SCHOOL OF ENGINEERING
DEPARTMENT OF ELECTRICAL AND ELECTRONICS

ASSIGNMENT 2

NAME: BANDA DENNIS

COMPUTER NUMBER: 2021471080

COURSE: EEE 3132

ATTENTION: DR PHIRI
1.

MOV AX, 2000H

MOV DS, AX

MOV AL, [0500H]

ADD AL, [0600H]

MOV [0700H], AL

HLT

2.

1) Immediate Addressing - Operand is part of the instruction. e.g. MOV AX, 1234H

2) Register Addressing - Operand is a register. e.g. MOV AX, BX

3) Direct Addressing - Memory address is given directly. e.g. MOV AL, [1234H]

4) Register Indirect Addressing- Address is in a register (BX, BP, etc). e.g. MOV AL, [BX]

5) Indexed Addressing - Uses SI or DI as index. e.g. MOV AL, [SI]

6) Base + Index Addressing - Combines base and index. e.g. MOV AL, [BX + SI]

7) Relative Addressing - Used in jumps (offset from IP). e.g. JMP LABEL

8) Based Indexed + Displacement- Base + Index + Offset. e.g. MOV AL, [BX + SI +10H]

3.

1) Data Transfer Instructions - MOV, PUSH, POP

2) Arithmetic Instructions - ADD, SUB, MUL, DIV

3) Bit Manipulation Instructions - AND, OR, XOR, NOT

4) String Instructions - MOVS, CMPS, SCAS

5) Control Transfer Instructions - JMP, CALL, RET, LOOP

6) Processor Control - HLT, NOP, WAIT, STC

7) Logical Instructions - TEST, CMP

8) Flag Manipulation - STC, CLC, CMC


4.

Writing low-level code using mnemonics that correspond to machine instructions.

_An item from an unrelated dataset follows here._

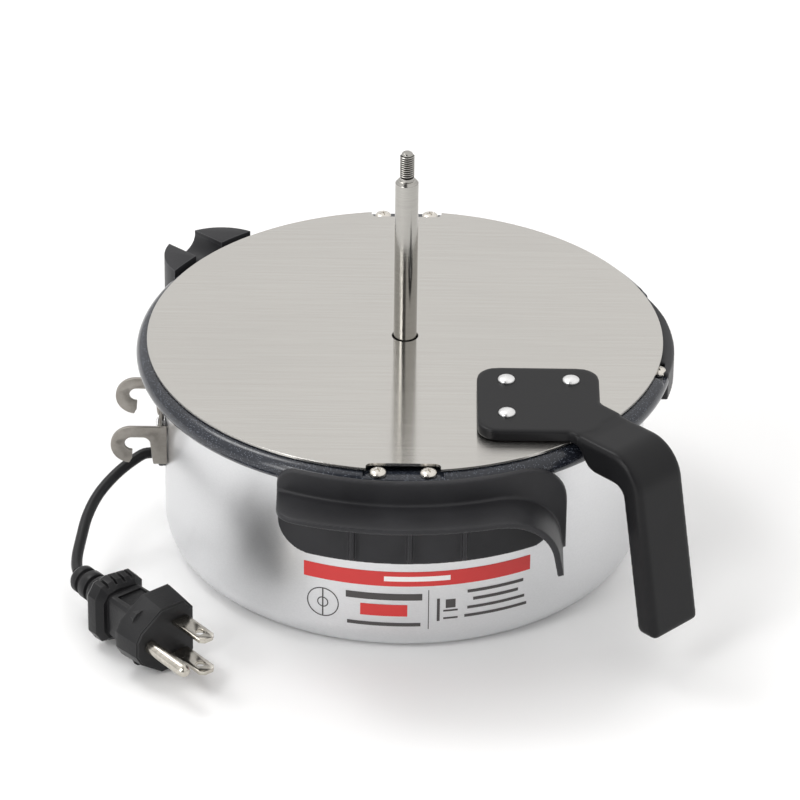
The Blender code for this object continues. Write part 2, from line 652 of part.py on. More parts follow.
# ---- lid and its handle --------------------------------------------------------------------------
def handle_plate():
    """Two corners of the handle's plate, the lower left and the upper right seen from above."""
    low = Vector((LID_R - 64.5 * MM, 18.5 * MM - LID_R, 0.0))
    return low, low + Vector((PLATE_X, PLATE_Y, 0.0))


def lid_rivets():
    low, high = handle_plate()
    left, right = low.x + 10.0 * MM, high.x - 9.6 * MM
    back, front = high.y - 9.0 * MM, low.y + 11.6 * MM
    return [Vector((left, back, 0.0)), Vector((right, back, 0.0)), Vector((left, front, 0.0))]


def make_lid():
    """Flat steel disc, notched front and back to clear the rim screws."""
    lid = turned("lid", [(LID_R, LID_TOP), (LID_R, LID_UNDER), (LID_HOLE_R, LID_UNDER),
                         (LID_HOLE_R, LID_TOP)], "brushed_stainless")
    for side, name in ((-1.0, "front"), (1.0, "back")):
        radius = 2.2 * MM
        half = NOTCH_W / 2.0
        notch = rounded_rectangle(-half, NOTCH_Y, half, LID_R + 8.0 * MM, (radius,) * 4, 3)
        turn = Matrix.Rotation(0.0 if side > 0 else pi, 4, "Z")
        cut(lid, prism(name + "_notch", notch, LID_UNDER - MM, LID_TOP + MM, place=turn))
    for i, place in enumerate(lid_rivets()):
        cut(lid, cylinder(f"lid_rivet_hole_{i}", RIVET_SHANK_R + GAP,
                          place + Vector((0, 0, LID_UNDER - MM)), place + Vector((0, 0, LID_TOP + MM)),
                          steps=16))
    return lid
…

It allows direct control of hardware and is specific to the processor architecture.

5.

Physical Address = (SS × 10H) + SP

6.

Macros are code templates that are expanded during assembly.

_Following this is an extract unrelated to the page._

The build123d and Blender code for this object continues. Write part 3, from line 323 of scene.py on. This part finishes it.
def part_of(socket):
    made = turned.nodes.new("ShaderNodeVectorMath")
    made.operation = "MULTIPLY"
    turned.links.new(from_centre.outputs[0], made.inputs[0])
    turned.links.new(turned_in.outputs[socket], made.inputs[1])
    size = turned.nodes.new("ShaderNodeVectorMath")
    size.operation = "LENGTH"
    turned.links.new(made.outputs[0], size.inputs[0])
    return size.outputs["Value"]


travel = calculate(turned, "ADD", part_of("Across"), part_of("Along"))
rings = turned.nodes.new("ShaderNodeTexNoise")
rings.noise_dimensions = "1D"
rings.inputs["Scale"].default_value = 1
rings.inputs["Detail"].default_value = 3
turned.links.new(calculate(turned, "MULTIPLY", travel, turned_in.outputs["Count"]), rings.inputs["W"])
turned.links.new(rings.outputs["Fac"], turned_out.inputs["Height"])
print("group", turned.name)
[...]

They simplify repetitive tasks and are inlined, unlike procedures.

7.

MOV BX, 1234H ; Load BX with initial value

INC BX ; Increment BX without affecting AX

8.

Using the macro multiple times will cause label redefinition errors

because the assembler sees the same label multiple times.

9.

MOV AL, 5AH ; Load 8-bit constant into AL

MOV AX, 5A5AH ; Load 16-bit constant into AX


10.

PROC marks the beginning of a procedure.

ENDP marks the end of the procedure.

MyProc PROC

MyProc ENDP

11. Based Indexed with Displacement Addressing Mode.

12.

Type 0 - Divide Error

Type 1 - Single Step

Type 2 - NMI (Non-Maskable Interrupt)

Type 3 - Breakpoint

Type 4 - Overflow

Type 5-255 - Software/User-defined interrupts

13.

Physical Address = (4000H × 10H) + 43A2H = 443A2H

Maximum size of data segment = 64 KB (0000H to FFFFH)

14.

Physical Address = (1085H × 10H) + 4537H = 10850H + 4537H = 14D87H

15.

INT 3 ; This is a software breakpoint interrupt (Type 3).

; Useful for halting program during debugging.